Cases of public nuisance can be dealt with either by, Injunction, prosecution. Historically Injunctions to prevent a public nuisance were applied for by the Attorney General acting in his role as 'guardian of the public interest' in a 'relator action'. However a local authority can also apply for a public nuisance Injunction whenever it considers it 'expedient for the promotion or protection of the interests of the inhabitants' using its powers under s222 Local Government Act 1972. In the Acuna case the San Jose City Council had in fact obtained Injunctions in the first instance. These Injunctions prevented members of the gang from visiting Rocksprings or from congregating together. In California Breach of an Injunction is a Criminal offence and the San Jose Police and DA enforced the Injunction by arrest and prosecution for breach.
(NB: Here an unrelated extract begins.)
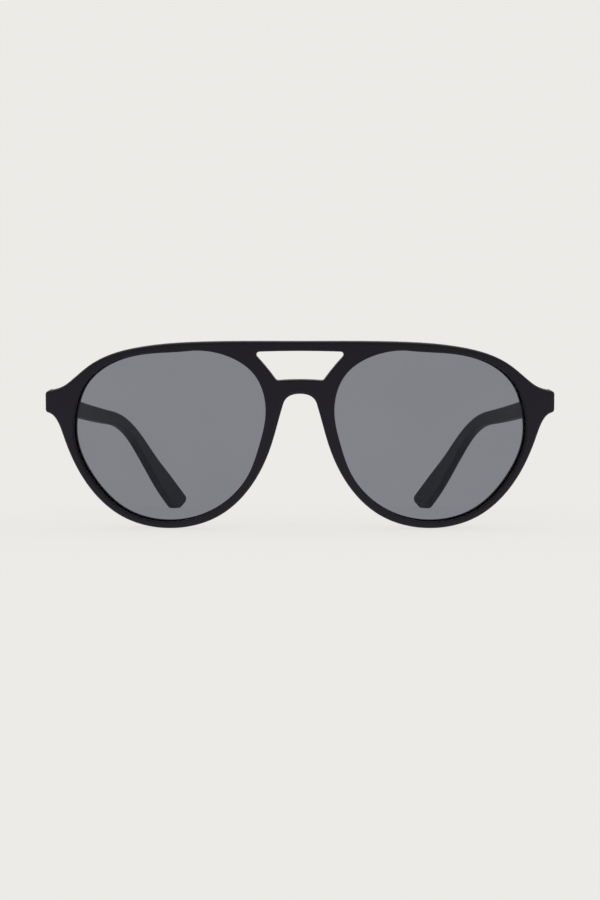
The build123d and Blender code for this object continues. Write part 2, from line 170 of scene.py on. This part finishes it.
# A Mix node has sockets of the same name for numbers, vectors and colours, so the colour ones
# are picked by their place.
COLOUR_A, COLOUR_B, COLOUR_RESULT = 6, 7, 2
lens_grey, tree, shader = new_material(
    "dyed_grey_resin_polished",
    DYE_DENSE,
    {"Roughness": 0.0, "IOR": 1.5, "Transmission Weight": 1.0},
)
shader.inputs["Specular Tint"].default_value = linear(COATING)
cloud = add_node(
    tree, "ShaderNodeTexNoise", {"Scale": 1 / DYE_CLOUD, "Detail": 1.0}, {"Vector": position(tree)}
)
dye = add_node(
    tree, "ShaderNodeMix", {"data_type": "RGBA"}, {"Factor": cloud.outputs["Fac"]}
)
dye.inputs[COLOUR_A].default_value = linear(DYE_DENSE)
dye.inputs[COLOUR_B].default_value = linear(DYE_THIN)
tree.links.new(dye.outputs[COLOUR_RESULT], shader.inputs["Base Color"])
print("made", lens_grey.name, "which passes about", round(linear(DYE_DENSE)[1], 2), "of green")

# %% [markdown]
# ## Core wires and hinge leaves
# Both are nickel silver, a copper alloy with nickel and zinc that has no silver in it. The
# core wire is drawn flat, so its grain runs along it. The leaves are stamped and tumbled, so
# theirs has no direction. A metal's colour is its reflection, so it is fully metallic and
# keeps the default index.

# %% Nickel silver
DRAW_LINE = 0.15 * MM
DRAW_STRETCH = 0.03  # the pattern's scale along the wire, as a share of its scale across
DRAW_ROUGHNESS = (0.25, 0.42)
TUMBLE_MARK = 0.4 * MM
TUMBLE_DEPTH = 0.01 * MM
TUMBLE_STRENGTH = 0.15
TUMBLE_ROUGHNESS = (0.24, 0.38)
wire, tree, shader = new_material("drawn_nickel_silver", "#BDB6A6", {"Metallic": 1.0})
stretched = add_node(
    tree, "ShaderNodeMapping", {"Scale": (1.0, DRAW_STRETCH, 1.0)}, {"Vector": position(tree)}
)
lines = add_node(
    tree,
    "ShaderNodeTexNoise",
    {"Scale": 1 / DRAW_LINE, "Detail": 2.0},
    {"Vector": stretched.outputs["Vector"]},
)
drive(tree, lines.outputs["Fac"], *DRAW_ROUGHNESS, shader.inputs["Roughness"])

leaf, tree, shader = new_material("tumbled_nickel_silver", "#B9B2A4", {"Metallic": 1.0})
marks = add_node(
    tree,
    "ShaderNodeTexNoise",
    {"Scale": 1 / TUMBLE_MARK, "Detail": 3.0},
    {"Vector": position(tree)},
)
drive(tree, marks.outputs["Fac"], *TUMBLE_ROUGHNESS, shader.inputs["Roughness"])
raise_surface(tree, marks.outputs["Fac"], TUMBLE_DEPTH, TUMBLE_STRENGTH, shader)
print("made", wire.name, "and", leaf.name)

# %% [markdown]
# ## Hinge screws
# A hinge screw is turned from stainless steel, so its tool marks are rings. On a head two
# millimetres across they are far too fine to see singly. They only spread the highlight, so a
# fine noise in the roughness stands for them.

# %% Steel
TOOL_MARK = 0.08 * MM
TURNED_ROUGHNESS = (0.2, 0.34)
steel, tree, shader = new_material("turned_stainless_steel", "#A9A9AC", {"Metallic": 1.0})
rings = add_node(
    tree, "ShaderNodeTexNoise", {"Scale": 1 / TOOL_MARK, "Detail": 2.0}, {"Vector": position(tree)}
)
drive(tree, rings.outputs["Fac"], *TURNED_ROUGHNESS, shader.inputs["Roughness"])
print("made", steel.name)

# %% [markdown]
# ## Finishes on the pieces
# Each CAD piece keeps its own mesh and place, because its shape is right, and only gets a
# material. A left piece and its right twin share one name stem, so one table serves both.

# %% Assign the finishes
FINISHES = {
    "front_frame": acetate,
    "temple": acetate,
    "nose_pad": buffed,
    "lens": lens_grey,
    "core_wire": wire,
    "front_hinge": leaf,
    "temple_hinge": leaf,
    "hinge_screw": steel,
}
for name, node in nodes.items():
    stem = name.removesuffix("_left").removesuffix("_right")
    node.data.materials.clear()
    node.data.materials.append(FINISHES[stem])
print("finished", len(nodes), "pieces")

# %% [markdown]
# ## Table
# The table is a sheet of white acrylic with light under it, as for packshots. Most of its
# brightness is its own, so only faint contact shadows are left where the rims and temple
# tips touch it. A plain sheet would need a far stronger lamp, and then the black glasses
# would turn grey.

# %% Light table
TABLE_SIZE = 60.0
OWN_LIGHT = 0.82
floor_material, tree, shader = new_material(
    "white_opal_acrylic", "#706F6D", {"Roughness": 1.0, "Specular IOR Level": 0.0}
)
shader.inputs["Emission Color"].default_value = linear("#ECEBE8")
shader.inputs["Emission Strength"].default_value = OWN_LIGHT
bpy.ops.mesh.primitive_plane_add(size=TABLE_SIZE, location=(0, 0, 0))
floor = bpy.context.object
floor.name = "light_table"
floor.data.materials.append(floor_material)
print("made", floor.name)

# %% [markdown]
# ## Room, lamp and flag
# The room is white all round, and one very broad lamp overhead stands for the soft box, so no
# shadow has a hard edge. A black surface shows only what it reflects, so a photographer hangs a
# dark flag behind the camera. This flag is a sheet of painted reflection that only reflections
# see. It glows white at its foot and dimmer upwards, so it paints a dark reflection on the front
# of the glasses, and no edge of it shows in the lenses.

# %% Room
ROOM_WHITE = "#ECEBE7"
world = bpy.data.worlds.new("studio")
world.use_nodes = True
world.node_tree.nodes["Background"].inputs["Color"].default_value = linear(ROOM_WHITE)
bpy.context.scene.world = world

LAMP_STRENGTH = 0.3
LAMP_SPREAD = 100  # degrees, as are the turns below
LAMP_TURN = (12, 8, 0)
lamp = bpy.data.lights.new("overhead_softbox", "SUN")
lamp.energy = LAMP_STRENGTH
lamp.angle = math.radians(LAMP_SPREAD)
lamp_object = bpy.data.objects.new("overhead_softbox", lamp)
lamp_object.rotation_euler = [math.radians(turn) for turn in LAMP_TURN]
bpy.context.scene.collection.objects.link(lamp_object)

FLAG_WIDTH = 5.0
FLAG_HEIGHT = 3.0
FLAG_DISTANCE = 0.62
FLAG_FADE = 0.30
FLAG_DARKEST = 0.1
# Painted reflection: the flag's glow, white at its foot and dim above, is seen only in
# reflections, where it paints shade on the front of the glasses.
reflection_sheet, tree, shader = new_material(
    "painted_reflection_flag", "#050505", {"Roughness": 1.0, "Specular IOR Level": 0.0}
)
shader.inputs["Emission Color"].default_value = linear(ROOM_WHITE)
place = add_node(tree, "ShaderNodeNewGeometry")
level = add_node(tree, "ShaderNodeSeparateXYZ", None, {"Vector": place.outputs["Position"]})
fade = add_node(
    tree,
    "ShaderNodeMapRange",
    {
        "interpolation_type": "SMOOTHSTEP",
        "From Max": FLAG_FADE,
        "To Min": 1.0,
        "To Max": FLAG_DARKEST,
    },
    {"Value": level.outputs["Z"]},
)
tree.links.new(fade.outputs["Result"], shader.inputs["Emission Strength"])
bpy.ops.mesh.primitive_plane_add(
    size=1, location=(0, -FLAG_DISTANCE, FLAG_HEIGHT / 2), rotation=(math.pi / 2, 0, 0)
)
flag = bpy.context.object
flag.name = "flag"
flag.scale = (FLAG_WIDTH, FLAG_HEIGHT, 1)
flag.data.materials.append(reflection_sheet)
flag.visible_camera = False
flag.visible_transmission = False
flag.visible_diffuse = False
flag.visible_shadow = False
print("made", world.name, lamp_object.name, "and", flag.name)

# %% [markdown]
# ## Camera
# The camera stands 450 mm in front, at the height of the lenses' middle, and looks almost
# level. From so low, the temples show through the lenses and run down to the table behind.

# %% Camera
SENSOR = 36.0
FOCAL_LENGTH = 64.6
CAMERA_DISTANCE = 450 * MM
CAMERA_HEIGHT = 24.48 * MM
BRIDGE_BEHIND_BROW = 1.43 * MM
CAMERA_DIP = 0.28  # degrees below level
NEAREST_SEEN = 10 * MM
scene = bpy.context.scene
scene.view_settings.view_transform = "Standard"
camera_data = bpy.data.cameras.new("camera")
camera_data.sensor_width = SENSOR
camera_data.lens = FOCAL_LENGTH
camera_data.clip_start = NEAREST_SEEN
camera = bpy.data.objects.new("camera", camera_data)
camera.location = (0, cad_low.y + BRIDGE_BEHIND_BROW - CAMERA_DISTANCE, CAMERA_HEIGHT)
camera.rotation_euler = (math.radians(90 - CAMERA_DIP), 0, 0)
scene.collection.objects.link(camera)
scene.camera = camera
print("camera at", [round(value, 3) for value in camera.location])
That approach is similar to the planned use of Anti-Social Behaviour Orders in s1 of the current Crime and Disorder Bill.

Whilst breach of an Injunction is not an arrestable criminal offence in England it is at least arguable that the deliberate breaking of a public nuisance injunction combined with the evidence that was originally produced in order for the Injunction to be granted in the first place could constitute sufficient evidence for a prosecution for the criminal offence of public nuisance

However I see no reason why the English Police should not make more use of the existing criminal offence of public nuisance without having to wait for Injunctions to be obtained. Juveniles for example cannot be made subject to public nuisance Injunctions but they can be prosecuted for the crime of public nuisance. There are not (I hope) any areas in Britain quite as far gone as Rocksprings but there are undoubtedly many neighbourhoods where gangs gather at night drinking, shouting obscenities at locals as they go by, and generally creating an intimidating or frightening atmosphere. Whilst police try to control these situations it is often the case that only minor offences are provable such as s5 of the Public 0rder Act 1986 , Drunk and Disorderly and Criminal Damage which carry minimal penalties and act as little deterrent to a gang. If this situation continues for any period of time then there can be a growing air of lawlessness in the area, and a growing feeling of disillusionment amongst the residents at the inability of the police to deal with the situation.

Once the Police decide that they have such a situation with a recognisable group of offenders then they need to start thinking about prosecutions for public nuisance with the possibility of prison sentences at the end. To implement such a strategy will however need the situation to be approached on a planned basis and in particular it will probably have to mean not adopting a 'Zero Tolerance' strategy of prosecuting every minor offence. Instead of lots and lots of petty charges the objective should be to obtain sufficient evidence for one overall public nuisance charge or if the evidence is there, conspiracy to create a public nuisance.

To do this will mean the local police collecting together every item of evidence they have of offending however minor. The time X was heard shouting you *** at the old lady crossing the road, the time Y was seen threatening the man at number 10 who was too frightened to give evidence. Much of the evidence to prove a public nuisance prosecution could probably be based on police officers own observations and the observations of Housing Officers and Social workers so removing the need to obtain evidence from residents who will usually be too frightened to do so. Covert surveilance to obtain video or photographic evidence would also probably be sensible. A picture needs to be built up over a period of time of all activities which collectively affect the comfort and life of the neighbourhood. If that can be done then the crime of public nuisance can be proved and proving one charge which carries a possible unlimited jail sentence is likely to have far more impact on offenders than any number of minor visits to the local magistrates court.

Often the Police response to increased problems of public disorder is to call for new law but that can often mean that existing old law is ignored and forgotten. If the law enforcement officials of California can use the English law of public nuisance to deal with their problems I see no reason why English Police should not do the same.